- Barah Location of Barah in Sudan
- Coordinates: 13°41′39″N 30°22′1″E﻿ / ﻿13.69417°N 30.36694°E
- Country: Sudan
- State: North Kurdufan
- Time zone: UTC+2 (CAT)

= Barah, Sudan =

Barah (بارا), also known as Bara, is a town in Bara district in North Kordofan, central Sudan, in northeastern Africa. Barah is located approximately 59 km north-northeast of El Obeid, the capital of North Kordofan, and it is the state’s second-largest city. The city lies at a strategic road junction connecting Khartoum with El Obeid.

== History ==

=== Early history ===

Bara was the deathplace of Darfurian sultan Muhammad Tayrab, soon after he had conquered Kordofan.

=== Sudanese civil war ===
Since April 2023, Sudan has been in a civil war between the internationally recognized government of Sudan controlled by the Sudanese Armed Forces (SAF) and the rival Government of Peace and Unity led by the Rapid Support Forces (RSF) paramilitary group.

On 5 July 2023, RSF forces attacked Barah, with the violence continuing into the early hours of the following day. Armed residents unsuccessfully tried to prevent them from entering the town, where they looted the market, shops, pharmacies and homes, and seized private vehicles.
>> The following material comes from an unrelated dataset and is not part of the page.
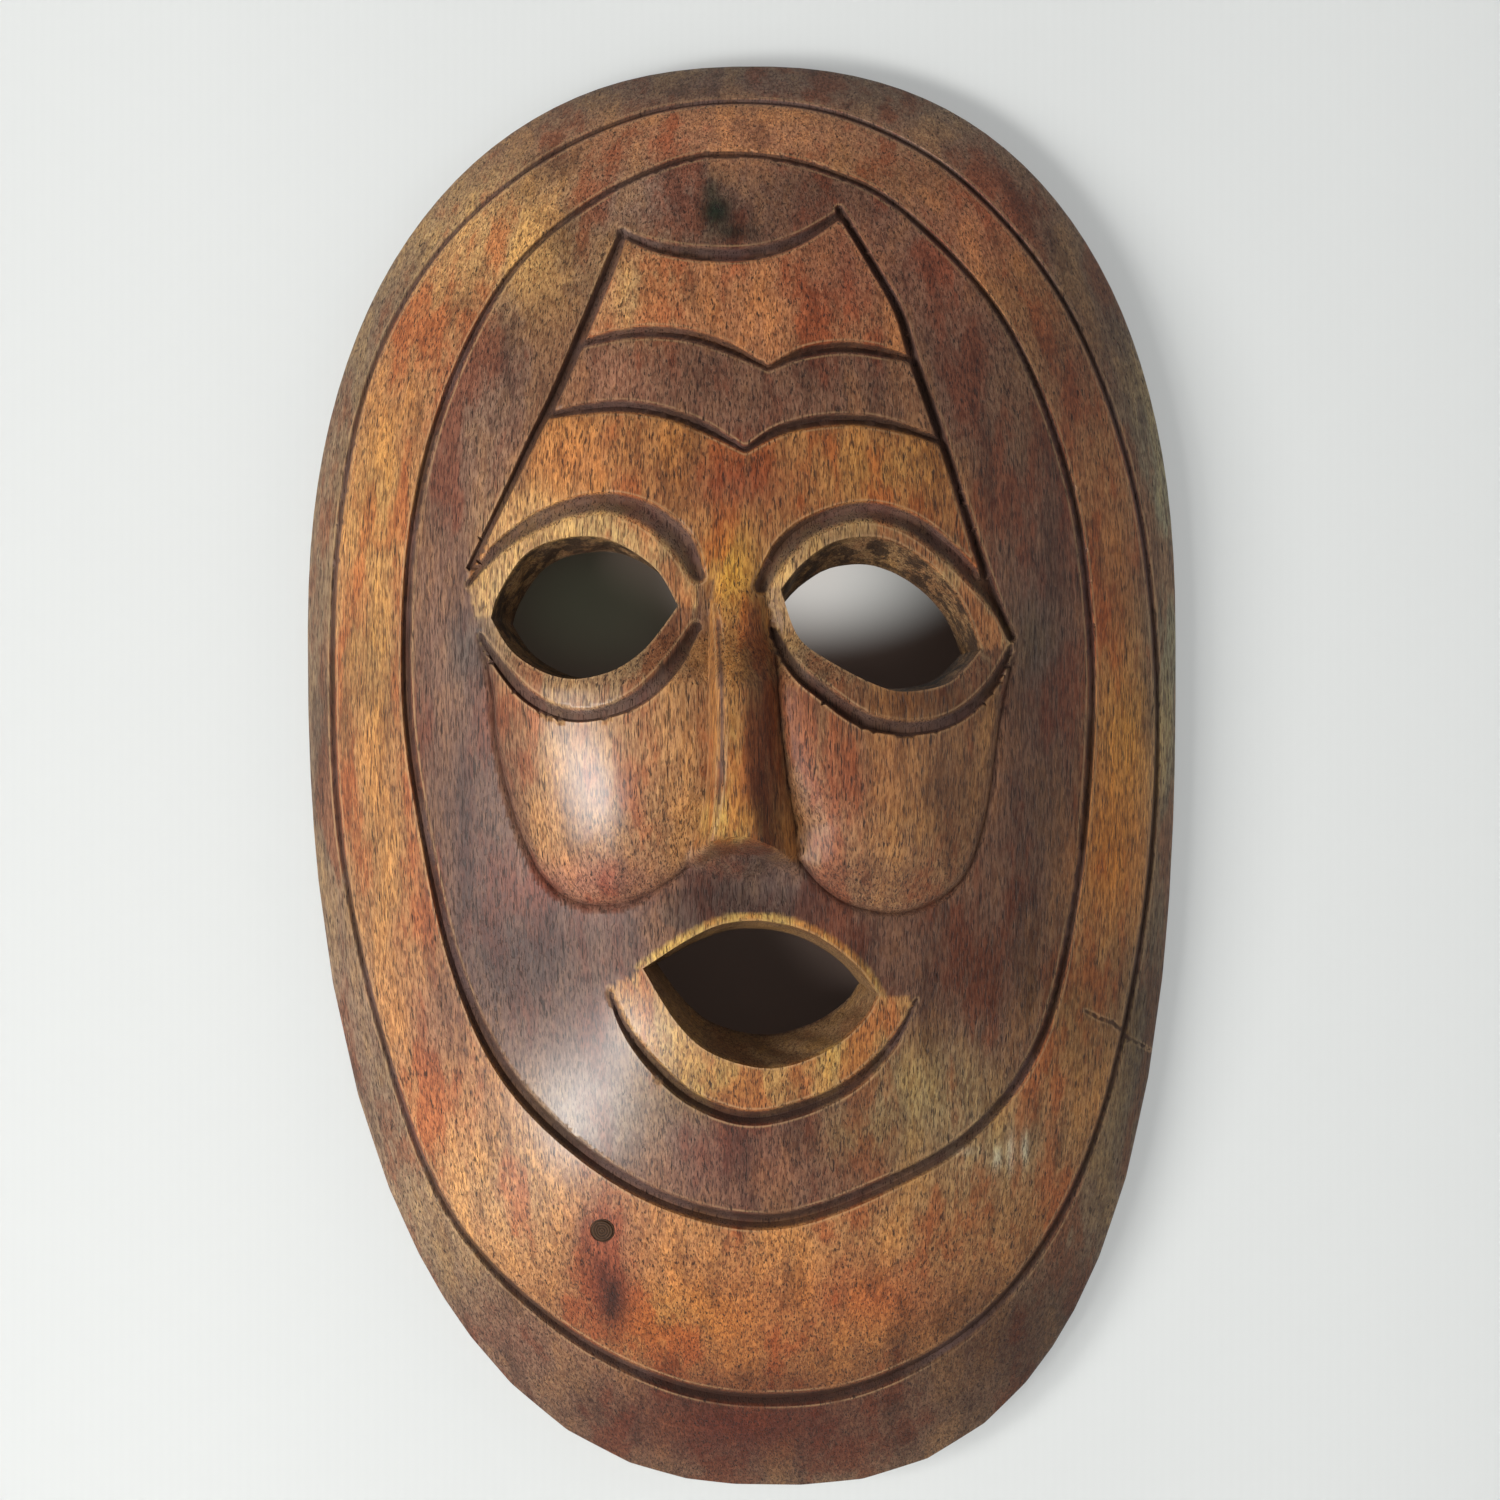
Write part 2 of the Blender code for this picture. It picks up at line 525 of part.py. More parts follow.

On 2 January 2024, an RSF unit attacked Barah and seized the police station. The raid followed the killing of three RSF members by local resistance groups the previous week, which had increased tensions in the town and nearby villages.

Since October 2025, Barah had been controlled by the RSF. Barah was strategically important because the RSF had used it as a base for drone attacks on El Obeid. By 31 October 2025, the humanitarian situation in North Kordofan remained alarming, with nearly 36,000 people displaced from Barah in just one week, according to the IOM.

In March 2026, Barah was the scene of fighting between the SAF and the RSF. Supported by airstrikes, the SAF recaptured the town from the RSF on 5 March, killing at least 51 people. The fighting displaced tens of thousands of civilians. On 16 March 2026, the RSF retook Barah in a dawn attack.

On 25 July 2026, Darfur governor Minni Minnawi said that the Sudanese army and allied forces had seized Barah and nearby areas from the RSF. He claimed that the operations had caused heavy RSF personnel and equipment losses, although neither the army nor the RSF had confirmed the reported gains at the time.